Grabada en 18 días, quizá el mayor acierto de la película sea su sencillez, tanto formal como narrativa. En Lucky, contemplamos la rutina de un anciano; con calma, sin prisas. El café de las mañanas, los paseos, los crucigramas, las copas en un bar. En esos espacios cotidianos se generan los momentos trascendentes. Porque Lucky no va sobre nada en concreto, y eso es importante. Aquí se busca el fondo que esconden las pequeñas cosas, la lección vital que surge de la más desnuda ordinariez: David Lynch hipnotizándonos con su pasión por las tortugas, dos ancianos recordando los horrores de la guerra, Lucky cantando Volver, volver rodeado de rostros jóvenes o, simplemente, Harry Dean Stanton sonriendo honestamente a cámara. La película logra, una y otra vez, emocionarnos y hacernos reflexionar sobre la vida y la muerte partiendo desde lo más diminuto, desde lo más terrenal.

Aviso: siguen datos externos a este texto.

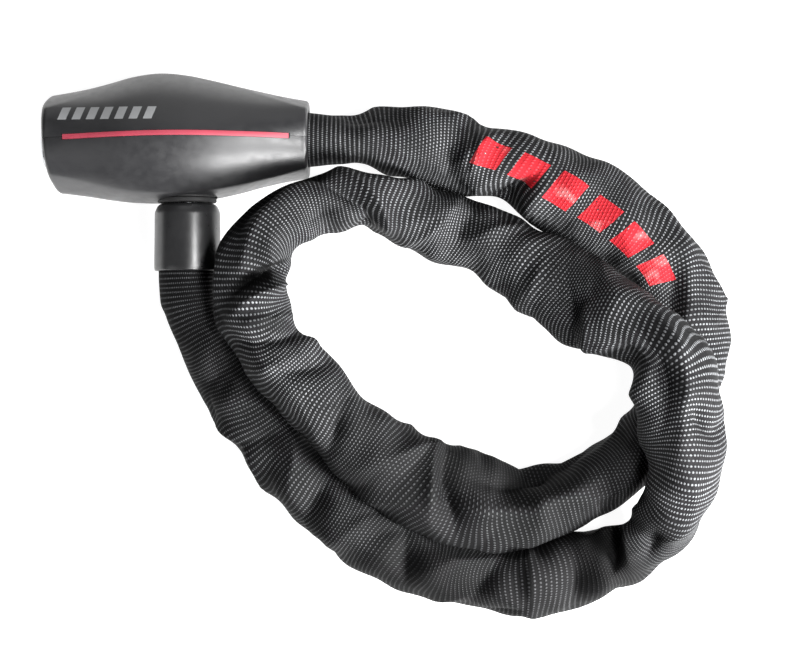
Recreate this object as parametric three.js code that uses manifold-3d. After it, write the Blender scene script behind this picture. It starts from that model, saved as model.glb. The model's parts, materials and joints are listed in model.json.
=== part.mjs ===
// A bicycle chain lock: a plastic-cased lock body with a key cylinder, a plug that snaps into its side,
// and a steel chain in a woven fabric sleeve that runs from the body's right end to the plug.
// Millimetres, +Z up. The lock lies on its flat back. The origin is on that back, under the body's middle:
// +X runs along the body from the keyway to the chain, and the plug goes in along +Y.
import * as THREE from 'three';
import { mergeVertices } from 'three/addons/utils/BufferGeometryUtils.js';
import Module from 'manifold-3d';

const wasm = await Module();
wasm.setup();

// Driving dimensions
const GAP = 0.3; // between pieces that touch
const AXIS_Z = 15; // height of the body's, the cylinder's and the plug's axes over the flat back
const BODY_END = 40; // the body runs from -BODY_END to +BODY_END along X
const FLATTENED = 0.9; // the body's thickness over its width
const SHELL = 2.2; // wall of the casing
const SPLIT_Y = 1.2; // the casing's parting plane, and the middle of the stripe
const STRIPE = { from: -34.5, to: 34.1, width: 1.4, depth: 0.7 };

const PLUG_X = 3.4; // the plug's axis crosses the body here
const BOLT = { tip: -9.6, radius: 4, grooveRadius: 2.2, grooveFrom: -13.8, grooveTo: -11.4 };
const CAP = { top: -19.4, rim: -39.7, radius: 10, bore: 8.9, floor: 2.2 };
const SEAL = { inner: 5.2, outer: 8.8, from: -19.1, to: -15.6 };
const PLUG_PIN_Y = -40.5;
const ANCHOR_X = 20;

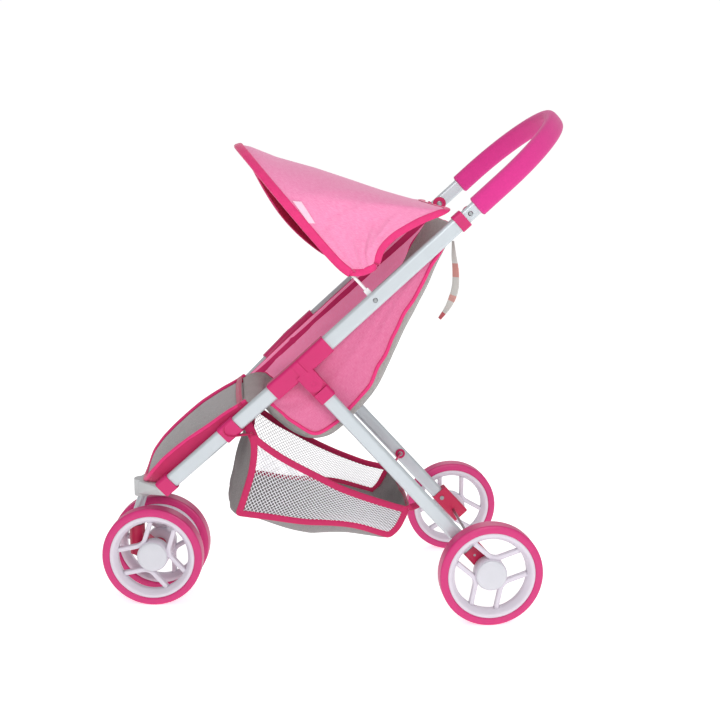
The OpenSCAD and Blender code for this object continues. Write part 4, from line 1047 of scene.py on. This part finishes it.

El humor seco y ácido es crucial. Lucky/Harry Dean Stanton es ateo y cínico. Es el tipo de persona que cambia el “hola, cómo va” por “no eres nada”. Uno de los temas recurrentes de la película es la inexistencia de una vida posterior, de un alma, y por lo tanto de afrontar el vacío que viene tras la muerte. Pocas películas se centran en la rutina de un anciano solitario, y todavía menos nos hacen reflexionar en torno a la aceptación de la muerte como una parte natural y fundamental de la vida. Quizá porque es fácil caer en un drama difícil de digerir, aparte de ser un tema que eludimos siempre que podemos. Lucky, sin embargo, no sólo lo toca de lleno y nos hace pensar, sino que además esquiva el pesimismo y le sonríe por el camino, normalizando algo que siempre tratamos de evitar.

Fuente: chch.com

Al salir de ver Lucky te sientes conmocionado, pero sobre todo feliz. Harry Dean Stanton se despide de la vida, y caminando por esa última etapa que muchos no lograremos alcanzar con tanta lucidez, nos regala lecciones sensatas y momentos inolvidables. Lucky es una aceptación sincera, un ejercicio que hay que aplaudir no tan sólo por hacernos reflexionar sobre algo que evitamos aún sabiendo con franqueza que va a llegar, sino por hacerlo recordándonos que no hay por qué dejar de sonreír.